- Born: 14 October 1963 (age 62) Rome, Italy
- Education: Luiss University (BEc) Boston University (MS)
- Occupation: Business executive
- Known for: Former chief financial officer of Apple, Inc.
- Board member of: Apple, Inc.

= Luca Maestri =

Italian-American business executive

Luca Maestri (born 14 October 1963) is an Italian-born American business executive. He was the chief financial officer (CFO) of Apple Inc from 2014 until the end of 2024. Since 2025, he has led the corporate services teams at Apple.

== Education ==
Maestri has a bachelor's degree in economics from Luiss University in Rome, Italy, in 1987 and a master's degree in management from Boston University in 1991.

== Career ==

=== Before Apple ===

The first global company where Maestri worked was at General Motors. After that, in 2009, he worked at Nokia Networks and at Xerox as a CFO.

=== Apple ===

In 2014, after working at Apple Inc. as vice president of finance and corporate controller, he was appointed the position of chief financial officer. Along with being the chief financial officer, he assumed the responsibility of principal accounting officer.

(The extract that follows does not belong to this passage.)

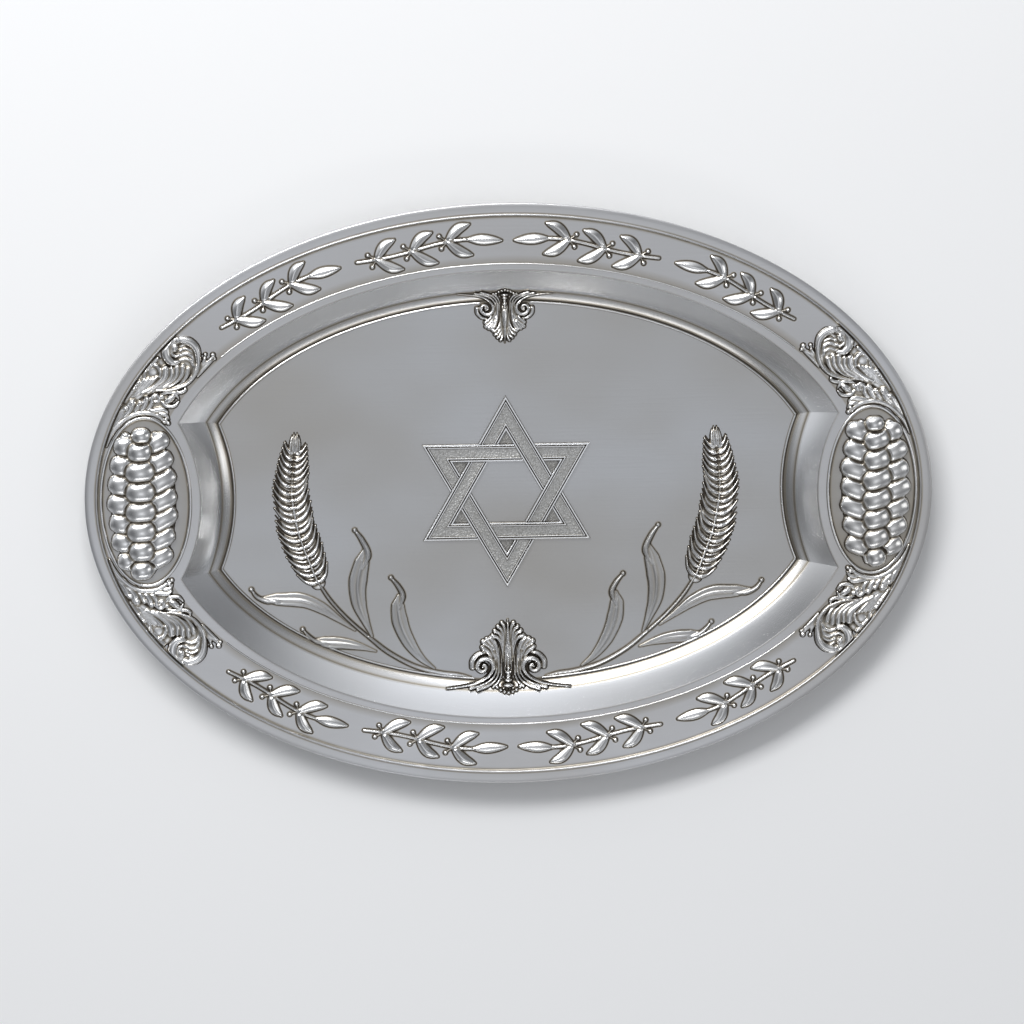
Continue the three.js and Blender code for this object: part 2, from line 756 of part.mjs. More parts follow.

Upon being appointed chief financial officer, he was issued 6,337 restricted stock units (currently worth approximately $4 million). Maestri's official salary is $1 million but he is eligible for Apple's performance-based cash bonus program which increases his salary. In 2014, he took in a salary of $14 million and in 2015, he took in a salary of $25.3 million. Based on SEC filings, from 2018 to 2020, Maestri's average compensation was $26 million.

Maestri stepped down as chief financial officer at the end of 2024. After relinquishing the role to Kevan Parekh, Maestri heads the corporate services teams, reporting to Apple chief executive Tim Cook.